According to one source of mine (not further confirmed), Kovaleski has found and interviewed somewhere in the neighborhood of 50 people who knew Barack Obama at Occidental College where he did his undergraduate work. According to one interviewee of Kovaleski’s, the New York Times reporter said that thus far he thinks that if anything “Barack Obama overstated his drug profile in his memoir.”
A separate couple I found on my own and who knew Barack Obama at Occidental College are New America Foundation President and New Yorker staff writer Steve Coll and his wife Susan. I asked Coll what the depth of his and his wife’s relationship with Obama was — and whether he’d seen the presidential aspirant get “wild.”
Coll told me that he was two years ahead of Barack — and his wife one year ahead — and that they were all pretty good friends. They are friends now, but at a more pronounced distance and don’t see each other much.
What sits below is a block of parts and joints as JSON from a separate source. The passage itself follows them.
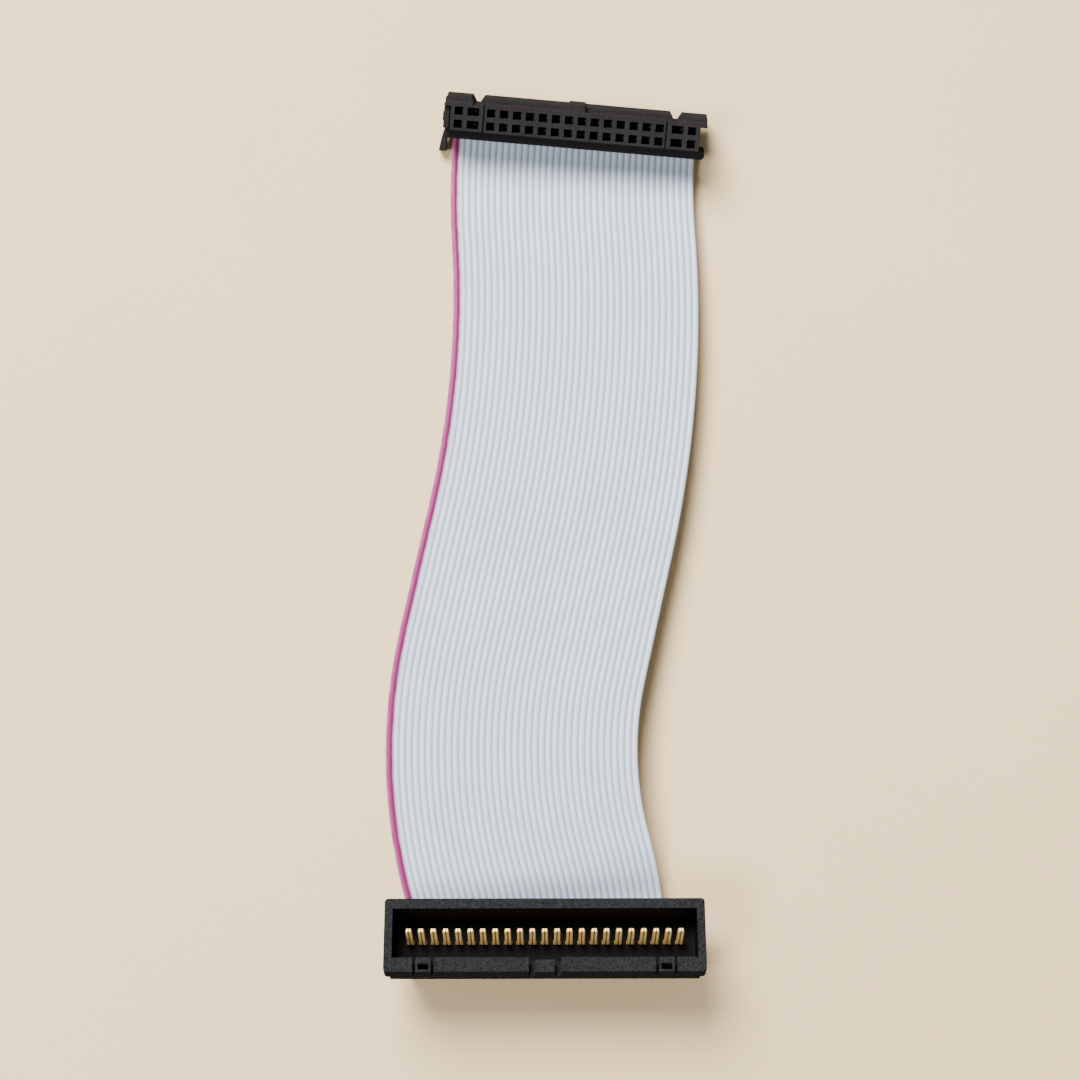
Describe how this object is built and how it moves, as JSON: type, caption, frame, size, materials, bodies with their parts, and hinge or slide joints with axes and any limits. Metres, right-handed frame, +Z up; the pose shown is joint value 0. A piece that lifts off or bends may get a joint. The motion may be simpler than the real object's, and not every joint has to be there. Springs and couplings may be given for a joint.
{
  "type": "ribbon cable",
  "caption": "Ribbed grey flat ribbon cable with a pink edge stripe, a two-row contact socket at one end and a shrouded pin plug at the other.",
  "frame": {"origin": "middle of the footprint, on the surface the cable lies on", "axes": "+Y along the cable towards the socket, +Z up, +X to the side away from the pink stripe"},
  "size_m": [0.0628, 0.1742, 0.021],
  "materials": {
    "ribbon_grey": "satin ribbed PVC, first conductor pink",
    "socket_black": "moulded, fine grain",
    "bar_black": "moulded, smoother",
    "plug_black": "moulded, pebbled",
    "pin_gold": "gold plated",
    "contact_metal": "plated"
  },
  "bodies": {
    "root": {"plug_contact_01": "pin_gold", "plug_contact_02": "pin_gold", "plug_contact_03": "pin_gold", "plug_contact_04": "pin_gold", "plug_contact_05": "pin_gold", "plug_contact_06": "pin_gold", "plug_contact_07": "pin_gold", "plug_contact_08": "pin_gold", "plug_contact_09": "pin_gold", "plug_contact_10": "pin_gold", "plug_contact_11": "pin_gold", "plug_contact_12": "pin_gold", "plug_contact_13": "pin_gold", "plug_contact_14": "pin_gold", "plug_contact_15": "pin_gold", "plug_contact_16": "pin_gold", "plug_contact_17": "pin_gold", "plug_contact_18": "pin_gold", "plug_contact_19": "pin_gold", "plug_contact_20": "pin_gold", "plug_contact_21": "pin_gold", "plug_contact_22": "pin_gold", "plug_contact_23": "pin_gold", "plug_cover": "plug_black", "plug_housing": "plug_black", "ribbon": "ribbon_grey", "socket_contacts_lower": "contact_metal", "socket_contacts_upper": "contact_metal", "socket_cover": "socket_black", "socket_housing": "socket_black", "socket_strain_relief": "bar_black"}
  },
  "joints": []
}
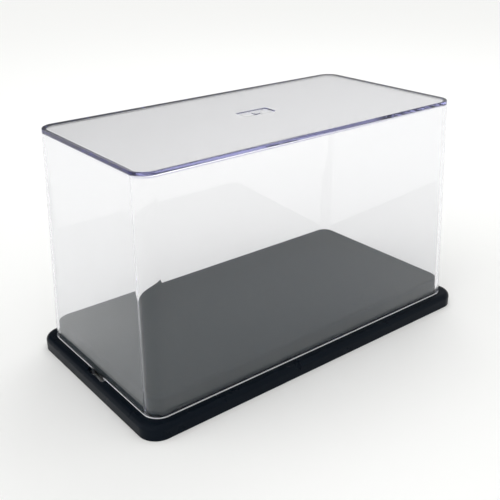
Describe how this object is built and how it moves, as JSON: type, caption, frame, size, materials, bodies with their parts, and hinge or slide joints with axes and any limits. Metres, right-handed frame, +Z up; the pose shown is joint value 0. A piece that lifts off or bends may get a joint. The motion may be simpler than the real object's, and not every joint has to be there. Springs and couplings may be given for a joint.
{
  "type": "display case",
  "caption": "Rectangular display case: a one-piece clear cover that lifts straight off a low black base with a raised plinth for a scale model.",
  "frame": {"origin": "centre of the footprint, on the surface that the case stands on", "axes": "+X along the long side, +Y along the short side, +Z up, the way the cover lifts off"},
  "size_m": [0.24, 0.128, 0.138],
  "materials": {
    "base_black": "black moulded plastic, fine matt grain on the plinth and satin on the flange",
    "cover_clear": "clear polished moulded polystyrene, faintly violet where seen through its edge"
  },
  "bodies": {
    "base": {"base_tray": "base_black"},
    "cover": {"clear_cover": "cover_clear"}
  },
  "joints": [
    {"name": "cover_lift", "type": "slide", "parent": "base", "child": "cover", "axis": [0, 0, 1], "range_m": [0, 0.14]}
  ]
}
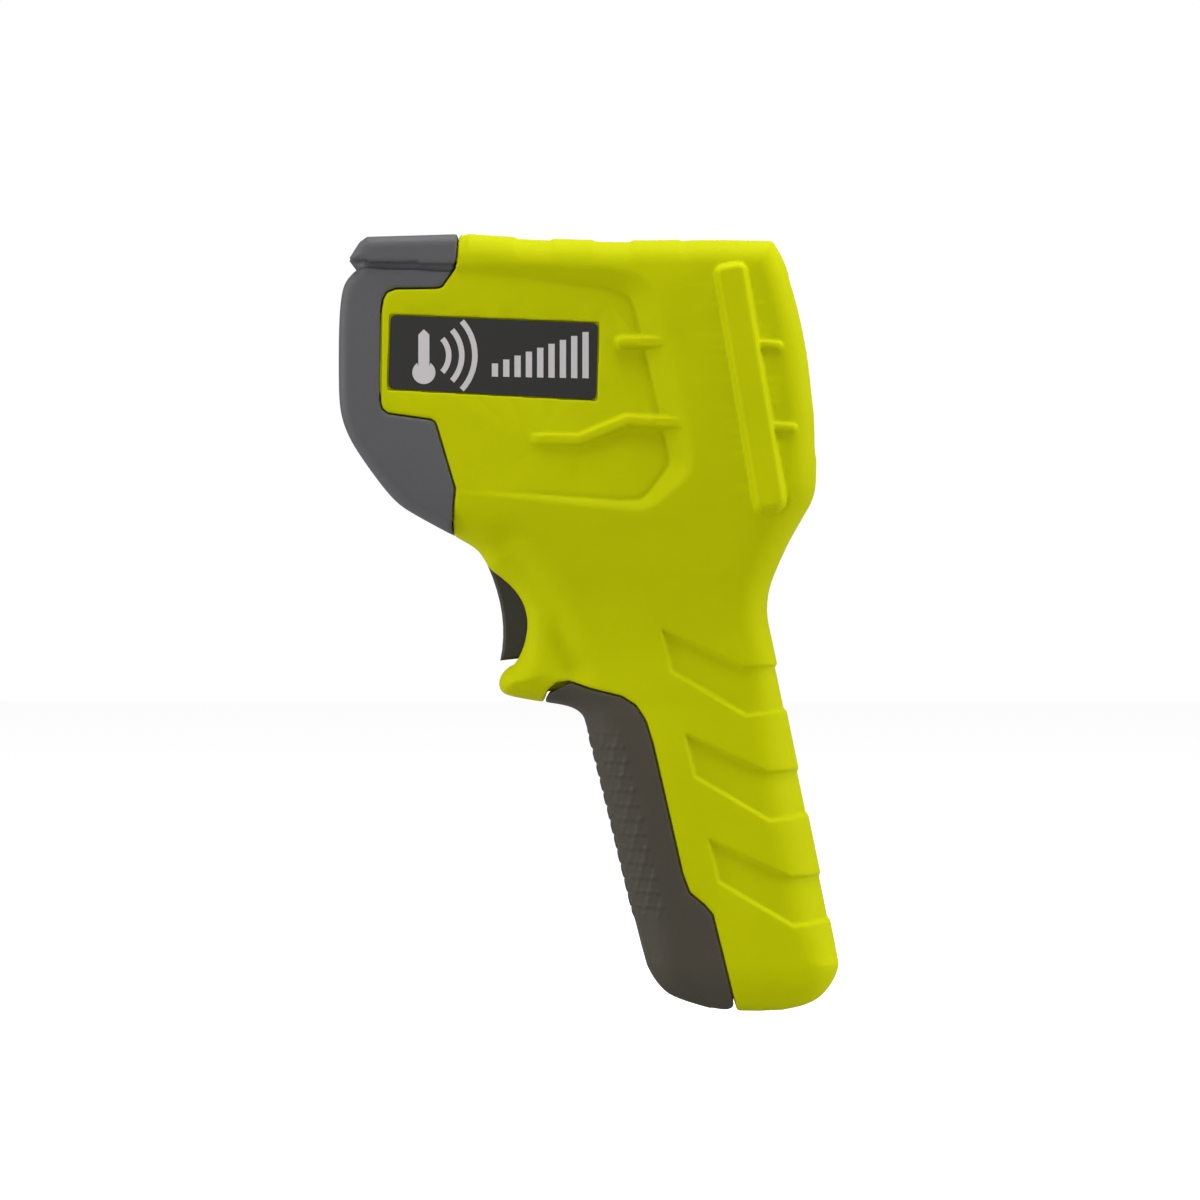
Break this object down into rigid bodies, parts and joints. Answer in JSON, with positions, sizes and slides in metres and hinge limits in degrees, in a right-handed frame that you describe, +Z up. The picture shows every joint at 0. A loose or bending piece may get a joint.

Coll recounted that he and Susan were impressed with Obama then and saw absolutely nothing on the drug front with him — though he can’t say the same about a lot of his other Oxy pals. He said that his one wild thing that got him a lot of accolades was his hard lobbying to get the trustees to divest Occidental College holdings from South Africa, which they did.
So, despite the rumors that some of the campaigns hope might swirl around Obama’s youthful transgressions, Kovaleski and the New York Times may soon slay further speculation on that front.
— Steve Clemons
28 comments on “Rumors — Bill Clinton, Barack Obama, Dick Cheney”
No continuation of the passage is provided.